Morning Glories: Serenades in the A.M.

by Rex Levang, Minnesota Public Radio
August 11, 2014

St. Paul, Minn. — Every weekday at 10 a.m., the hosts at Classical MPR play a standout work based on the theme for the week. We call these works Morning Glories.

A scholar would tell you that etymologically speaking, a piece called a "serenade" is meant for the evening — but this week, we'll bring you five serenades during Morning Glories.

These are pieces that are sunny, tuneful, direct — think of them as musical islands of sanity in your busy day.


Beethoven: Serenade for Flute, Violin, and Viola
Written when the composer was about 30, this piece displays his graceful side.

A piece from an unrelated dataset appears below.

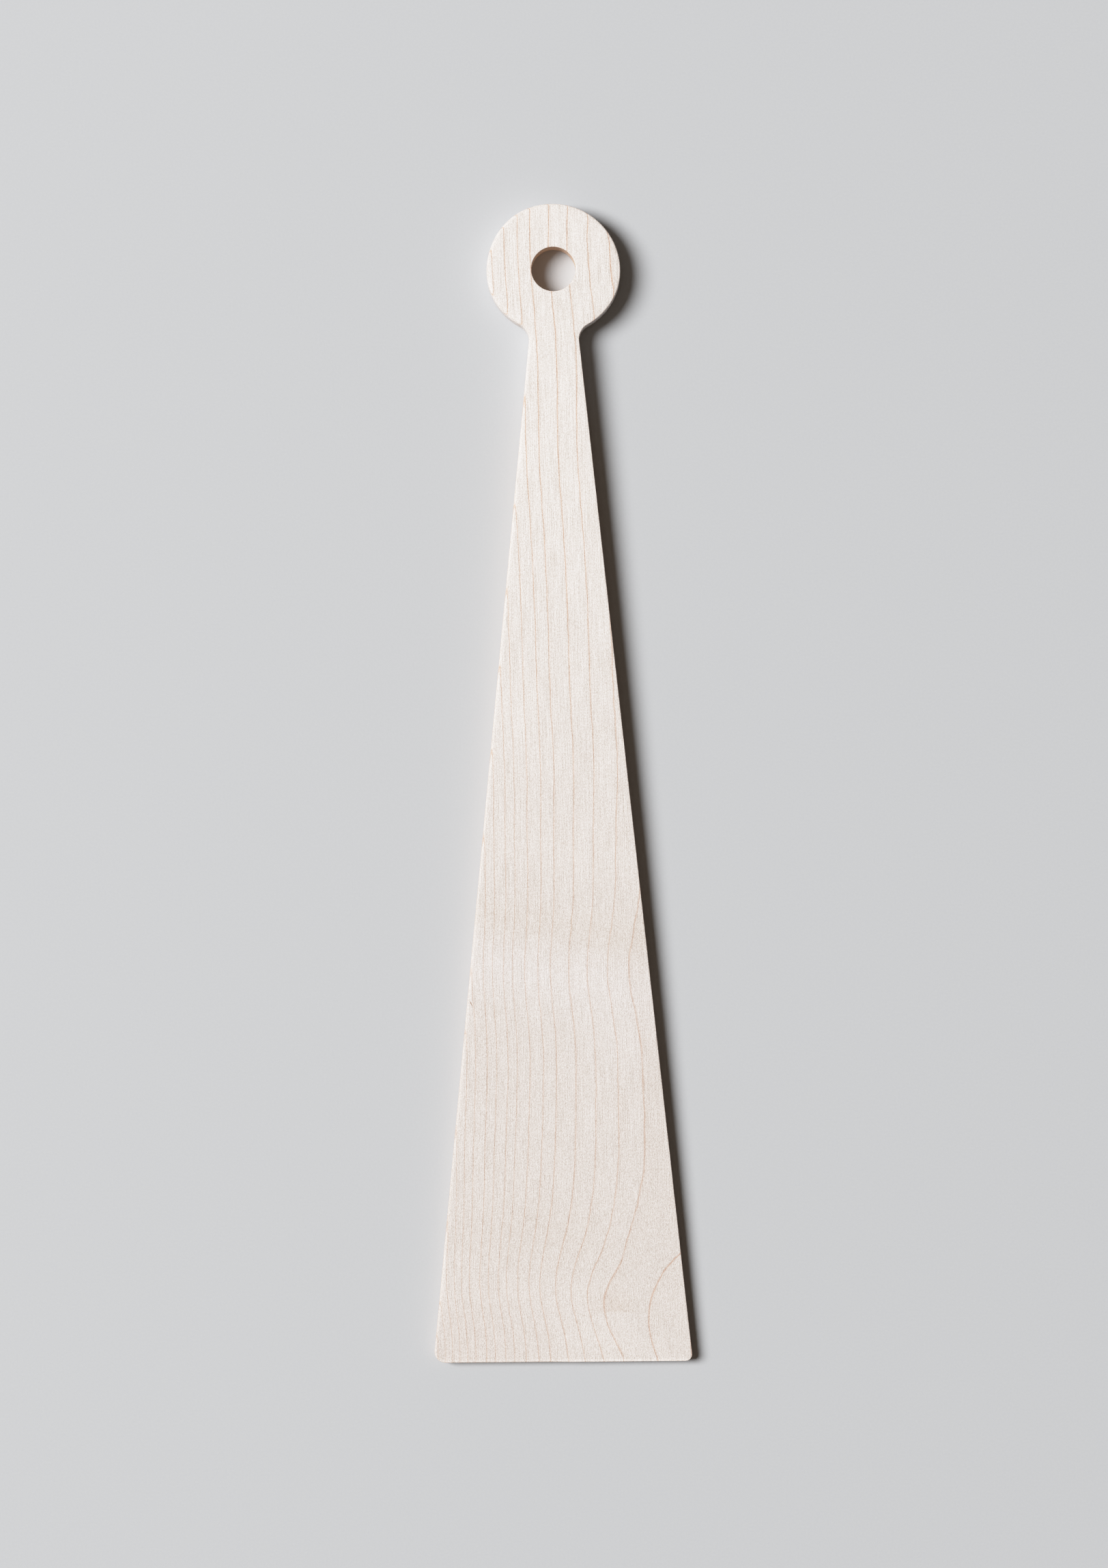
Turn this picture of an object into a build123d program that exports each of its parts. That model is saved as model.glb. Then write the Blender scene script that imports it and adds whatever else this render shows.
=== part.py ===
from build123d import *
import os

# Kitchen spatula, cut and sanded from one board of pale maple.
# It lies on its flat underside. +Y runs from the blade's tip to the hanging head,
# +Z goes up through the thickness, and +X is to the right, seen from above.
# The origin is on the underside, at the middle of the length. Sizes are in millimetres.

# Outline, seen from above
overall_length = 330.0
blade_width = 74.1  # across the tip, measured to its corners before they are rounded
neck_width = 13.9  # between the straight edges, level with the lowest point of the head's curve
head_width = 38.1
head_drop = 17.7  # from the head's widest line down to the lowest point of its curve
neck_fillet_radius = 4.8  # where each straight edge runs into the head
left_corner_radius = 3.2
right_corner_radius = 1.9

# Hanging hole
hole_diameter = 12.6
hole_offset = 0.6  # from the head's widest line, away from the blade

# Thickness, from the underside up
neck_thickness = 8.0
tip_thickness = 4.0
face_crown = 0.42  # the blade's rise above a straight taper, halfway from neck to tip
taper_offset = 6.0  # from the lowest point of the head's curve to where the blade starts to thin

# Radius sanded on every edge of the two faces
edge_radius = 0.45

# Places along the length
tip_y = -overall_length / 2
end_y = overall_length / 2
head_y = end_y - head_width / 2
neck_y = head_y - head_drop
taper_y = neck_y - taper_offset
hole_y = head_y + hole_offset


def half_width(y):
    # From the middle line to a straight edge, which comes in evenly towards the head
    toward_neck = (y - tip_y) / (neck_y - tip_y)
    return (blade_width + (neck_width - blade_width) * toward_neck) / 2


def head_outline():
    # Half a circle above the widest line, and a slightly flatter half ellipse below it
    above = CenterArc((0, head_y), head_width / 2, 0, 180)
    below = EllipticalCenterArc((0, head_y), head_width / 2, head_drop, 180, arc_size=180)
    return make_face([above, below])


def tip_corners(outline):
    # The two ends of the tip's straight edge, the left one first
    return outline.vertices().group_by(Axis.Y)[0].sort_by(Axis.X)


def neck_corners(outline):
    # The two inner corners where the straight edges meet the head
    return outline.vertices().group_by(Axis.Y)[1]


def board_outline():
    # The tapering board runs up into the middle of the head, and the two are one face
    taper = make_face(
        Polyline(
            (-half_width(tip_y), tip_y),
            (half_width(tip_y), tip_y),
            (half_width(head_y), head_y),
            (-half_width(head_y), head_y),
            close=True,
        )
    )
    outline = taper + head_outline()
    outline = fillet(neck_corners(outline), neck_fillet_radius)
    outline = fillet(tip_corners(outline)[0], left_corner_radius)
    outline = fillet(tip_corners(outline)[-1], right_corner_radius)
    return outline - Pos(0, hole_y) * Circle(hole_diameter / 2)


def side_profile():
    # Flat below. Above, a long curve rises from the tip to the neck, and the head carries on
    # straight from the end of that curve.
    mid_y = (tip_y + taper_y) / 2
    mid_thickness = (tip_thickness + neck_thickness) / 2 + face_crown
    blade_top = ThreePointArc((tip_y, tip_thickness), (mid_y, mid_thickness), (taper_y, neck_thickness))
    rise = blade_top % 1
    head_thickness = neck_thickness + rise.Y / rise.X * (end_y - taper_y)
    rest = Polyline(
        (taper_y, neck_thickness),
        (end_y, head_thickness),
        (end_y, 0),
        (tip_y, 0),
        (tip_y, tip_thickness),
    )
    return Plane.YZ * make_face([blade_top, rest])


def make_spatula():
    # The outline is sawn through the board, whose upper face is planed to the side profile
    profile = side_profile()
    sawn = extrude(board_outline(), amount=profile.bounding_box().max.Z)
    body = sawn & extrude(profile, amount=blade_width, both=True)

    # Every edge where an upright wall meets one of the two faces is sanded round
    walls = body.faces().filter_by(lambda face: abs(face.normal_at().Z) < 0.5)
    return fillet(walls.edges().filter_by(Axis.Z, reverse=True), edge_radius)


os.makedirs("parts", exist_ok=True)
spatula = make_spatula()
spatula.label = "spatula_body"
export_step(spatula, "parts/spatula_body.step")
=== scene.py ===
import math

import bpy
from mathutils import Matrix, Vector


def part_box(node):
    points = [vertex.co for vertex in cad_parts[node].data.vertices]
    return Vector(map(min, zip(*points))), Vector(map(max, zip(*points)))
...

Mozart: Serenade No. 11, K. 375
Mozart had just moved to Vienna when he wrote this work — he probably hoped it would make a good first impression on his new audiences.


Brahms: Serenade No. 2
Before Brahms wrote his symphonies, he wrote for orchestra, but in other forms. Here's one of the results.


Chadwick: Serenade for Strings
This serenade by American composer George Wakefield Chadwick dates from 1890.


Suk: Serenade
If you like the serenades of Dvořák, you'll enjoy getting to know this one by Josef Suk — his son-in-law.